Problem: All of the material below is to be returned exactly.

(Entries with model source code)

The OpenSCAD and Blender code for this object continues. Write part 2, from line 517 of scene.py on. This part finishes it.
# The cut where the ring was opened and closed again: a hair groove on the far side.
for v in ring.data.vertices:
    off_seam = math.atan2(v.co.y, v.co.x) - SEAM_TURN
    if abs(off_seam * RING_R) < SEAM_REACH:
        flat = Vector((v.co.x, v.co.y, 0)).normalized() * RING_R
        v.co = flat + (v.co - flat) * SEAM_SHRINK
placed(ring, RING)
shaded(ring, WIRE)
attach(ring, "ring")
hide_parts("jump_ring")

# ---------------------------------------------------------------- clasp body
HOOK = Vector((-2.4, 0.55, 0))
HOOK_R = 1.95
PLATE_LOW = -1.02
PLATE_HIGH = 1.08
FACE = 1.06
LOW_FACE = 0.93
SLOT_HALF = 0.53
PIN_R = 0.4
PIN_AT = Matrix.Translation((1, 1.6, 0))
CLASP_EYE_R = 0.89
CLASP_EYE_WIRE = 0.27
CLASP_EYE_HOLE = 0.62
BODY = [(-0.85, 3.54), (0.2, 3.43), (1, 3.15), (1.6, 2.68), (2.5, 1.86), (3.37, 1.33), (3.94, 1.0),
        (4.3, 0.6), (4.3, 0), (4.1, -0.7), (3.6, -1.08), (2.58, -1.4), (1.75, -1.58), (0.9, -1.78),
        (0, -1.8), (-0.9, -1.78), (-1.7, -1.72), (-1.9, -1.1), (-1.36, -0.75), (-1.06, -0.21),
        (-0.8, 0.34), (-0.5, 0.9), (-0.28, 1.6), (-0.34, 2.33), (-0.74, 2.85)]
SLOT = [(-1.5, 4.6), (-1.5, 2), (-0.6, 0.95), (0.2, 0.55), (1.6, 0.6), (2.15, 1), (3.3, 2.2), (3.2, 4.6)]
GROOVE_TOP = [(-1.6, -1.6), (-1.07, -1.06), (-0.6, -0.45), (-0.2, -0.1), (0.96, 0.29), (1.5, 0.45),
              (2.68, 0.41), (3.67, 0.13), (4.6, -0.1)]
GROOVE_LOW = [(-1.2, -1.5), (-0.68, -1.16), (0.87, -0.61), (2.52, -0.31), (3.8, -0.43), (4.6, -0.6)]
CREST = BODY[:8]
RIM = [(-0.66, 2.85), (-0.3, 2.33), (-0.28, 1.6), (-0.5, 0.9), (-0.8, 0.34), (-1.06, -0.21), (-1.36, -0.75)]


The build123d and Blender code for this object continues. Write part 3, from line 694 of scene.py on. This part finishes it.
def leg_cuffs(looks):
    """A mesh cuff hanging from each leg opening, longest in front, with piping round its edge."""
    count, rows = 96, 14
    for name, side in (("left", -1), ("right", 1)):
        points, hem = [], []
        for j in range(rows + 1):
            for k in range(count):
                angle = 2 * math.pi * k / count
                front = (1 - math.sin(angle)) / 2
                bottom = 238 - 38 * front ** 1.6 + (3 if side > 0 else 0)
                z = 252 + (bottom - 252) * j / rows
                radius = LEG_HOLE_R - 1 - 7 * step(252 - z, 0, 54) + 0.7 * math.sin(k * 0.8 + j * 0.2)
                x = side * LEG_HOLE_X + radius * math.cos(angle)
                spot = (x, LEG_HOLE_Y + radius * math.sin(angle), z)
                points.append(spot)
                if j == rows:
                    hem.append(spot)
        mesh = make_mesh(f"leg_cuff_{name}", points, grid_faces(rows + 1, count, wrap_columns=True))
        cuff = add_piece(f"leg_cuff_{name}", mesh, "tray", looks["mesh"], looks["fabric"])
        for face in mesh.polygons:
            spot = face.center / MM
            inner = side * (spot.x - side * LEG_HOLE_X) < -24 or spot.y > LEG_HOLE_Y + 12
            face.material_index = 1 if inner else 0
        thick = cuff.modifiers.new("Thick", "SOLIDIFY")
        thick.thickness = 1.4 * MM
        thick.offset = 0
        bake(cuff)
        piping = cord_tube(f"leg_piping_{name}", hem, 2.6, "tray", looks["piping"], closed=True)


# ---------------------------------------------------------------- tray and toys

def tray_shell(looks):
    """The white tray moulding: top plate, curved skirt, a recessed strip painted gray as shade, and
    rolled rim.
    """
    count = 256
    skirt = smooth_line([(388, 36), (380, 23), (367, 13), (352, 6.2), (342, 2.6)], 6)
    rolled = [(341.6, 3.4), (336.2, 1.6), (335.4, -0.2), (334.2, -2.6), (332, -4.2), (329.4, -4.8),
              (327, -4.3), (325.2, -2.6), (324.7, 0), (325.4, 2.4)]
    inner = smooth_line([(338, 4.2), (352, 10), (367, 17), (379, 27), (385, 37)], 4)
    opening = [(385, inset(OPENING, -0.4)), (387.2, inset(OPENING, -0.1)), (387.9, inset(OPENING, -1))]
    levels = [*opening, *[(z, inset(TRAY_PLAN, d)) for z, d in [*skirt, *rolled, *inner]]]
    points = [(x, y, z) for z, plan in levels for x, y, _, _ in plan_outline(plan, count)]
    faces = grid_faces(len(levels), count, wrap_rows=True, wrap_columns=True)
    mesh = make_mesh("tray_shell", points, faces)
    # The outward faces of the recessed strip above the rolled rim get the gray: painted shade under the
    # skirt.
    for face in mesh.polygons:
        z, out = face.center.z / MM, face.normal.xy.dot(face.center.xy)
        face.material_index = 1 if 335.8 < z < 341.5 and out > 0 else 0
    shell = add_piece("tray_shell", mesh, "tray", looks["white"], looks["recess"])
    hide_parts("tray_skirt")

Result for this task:
The OpenSCAD and Blender code for this object continues. Write part 2, from line 517 of scene.py on. This part finishes it.
# The cut where the ring was opened and closed again: a hair groove on the far side.
for v in ring.data.vertices:
    off_seam = math.atan2(v.co.y, v.co.x) - SEAM_TURN
    if abs(off_seam * RING_R) < SEAM_REACH:
        flat = Vector((v.co.x, v.co.y, 0)).normalized() * RING_R
        v.co = flat + (v.co - flat) * SEAM_SHRINK
placed(ring, RING)
shaded(ring, WIRE)
attach(ring, "ring")
hide_parts("jump_ring")

# ---------------------------------------------------------------- clasp body
HOOK = Vector((-2.4, 0.55, 0))
HOOK_R = 1.95
PLATE_LOW = -1.02
PLATE_HIGH = 1.08
FACE = 1.06
LOW_FACE = 0.93
SLOT_HALF = 0.53
PIN_R = 0.4
PIN_AT = Matrix.Translation((1, 1.6, 0))
CLASP_EYE_R = 0.89
CLASP_EYE_WIRE = 0.27
CLASP_EYE_HOLE = 0.62
BODY = [(-0.85, 3.54), (0.2, 3.43), (1, 3.15), (1.6, 2.68), (2.5, 1.86), (3.37, 1.33), (3.94, 1.0),
        (4.3, 0.6), (4.3, 0), (4.1, -0.7), (3.6, -1.08), (2.58, -1.4), (1.75, -1.58), (0.9, -1.78),
        (0, -1.8), (-0.9, -1.78), (-1.7, -1.72), (-1.9, -1.1), (-1.36, -0.75), (-1.06, -0.21),
        (-0.8, 0.34), (-0.5, 0.9), (-0.28, 1.6), (-0.34, 2.33), (-0.74, 2.85)]
SLOT = [(-1.5, 4.6), (-1.5, 2), (-0.6, 0.95), (0.2, 0.55), (1.6, 0.6), (2.15, 1), (3.3, 2.2), (3.2, 4.6)]
GROOVE_TOP = [(-1.6, -1.6), (-1.07, -1.06), (-0.6, -0.45), (-0.2, -0.1), (0.96, 0.29), (1.5, 0.45),
              (2.68, 0.41), (3.67, 0.13), (4.6, -0.1)]
GROOVE_LOW = [(-1.2, -1.5), (-0.68, -1.16), (0.87, -0.61), (2.52, -0.31), (3.8, -0.43), (4.6, -0.6)]
CREST = BODY[:8]
RIM = [(-0.66, 2.85), (-0.3, 2.33), (-0.28, 1.6), (-0.5, 0.9), (-0.8, 0.34), (-1.06, -0.21), (-1.36, -0.75)]


The build123d and Blender code for this object continues. Write part 3, from line 694 of scene.py on. This part finishes it.
def leg_cuffs(looks):
    """A mesh cuff hanging from each leg opening, longest in front, with piping round its edge."""
    count, rows = 96, 14
    for name, side in (("left", -1), ("right", 1)):
        points, hem = [], []
        for j in range(rows + 1):
            for k in range(count):
                angle = 2 * math.pi * k / count
                front = (1 - math.sin(angle)) / 2
                bottom = 238 - 38 * front ** 1.6 + (3 if side > 0 else 0)
                z = 252 + (bottom - 252) * j / rows
                radius = LEG_HOLE_R - 1 - 7 * step(252 - z, 0, 54) + 0.7 * math.sin(k * 0.8 + j * 0.2)
                x = side * LEG_HOLE_X + radius * math.cos(angle)
                spot = (x, LEG_HOLE_Y + radius * math.sin(angle), z)
                points.append(spot)
                if j == rows:
                    hem.append(spot)
        mesh = make_mesh(f"leg_cuff_{name}", points, grid_faces(rows + 1, count, wrap_columns=True))
        cuff = add_piece(f"leg_cuff_{name}", mesh, "tray", looks["mesh"], looks["fabric"])
        for face in mesh.polygons:
            spot = face.center / MM
            inner = side * (spot.x - side * LEG_HOLE_X) < -24 or spot.y > LEG_HOLE_Y + 12
            face.material_index = 1 if inner else 0
        thick = cuff.modifiers.new("Thick", "SOLIDIFY")
        thick.thickness = 1.4 * MM
        thick.offset = 0
        bake(cuff)
        piping = cord_tube(f"leg_piping_{name}", hem, 2.6, "tray", looks["piping"], closed=True)


# ---------------------------------------------------------------- tray and toys

def tray_shell(looks):
    """The white tray moulding: top plate, curved skirt, a recessed strip painted gray as shade, and
    rolled rim.
    """
    count = 256
    skirt = smooth_line([(388, 36), (380, 23), (367, 13), (352, 6.2), (342, 2.6)], 6)
    rolled = [(341.6, 3.4), (336.2, 1.6), (335.4, -0.2), (334.2, -2.6), (332, -4.2), (329.4, -4.8),
              (327, -4.3), (325.2, -2.6), (324.7, 0), (325.4, 2.4)]
    inner = smooth_line([(338, 4.2), (352, 10), (367, 17), (379, 27), (385, 37)], 4)
    opening = [(385, inset(OPENING, -0.4)), (387.2, inset(OPENING, -0.1)), (387.9, inset(OPENING, -1))]
    levels = [*opening, *[(z, inset(TRAY_PLAN, d)) for z, d in [*skirt, *rolled, *inner]]]
    points = [(x, y, z) for z, plan in levels for x, y, _, _ in plan_outline(plan, count)]
    faces = grid_faces(len(levels), count, wrap_rows=True, wrap_columns=True)
    mesh = make_mesh("tray_shell", points, faces)
    # The outward faces of the recessed strip above the rolled rim get the gray: painted shade under the
    # skirt.
    for face in mesh.polygons:
        z, out = face.center.z / MM, face.normal.xy.dot(face.center.xy)
        face.material_index = 1 if 335.8 < z < 341.5 and out > 0 else 0
    shell = add_piece("tray_shell", mesh, "tray", looks["white"], looks["recess"])
    hide_parts("tray_skirt")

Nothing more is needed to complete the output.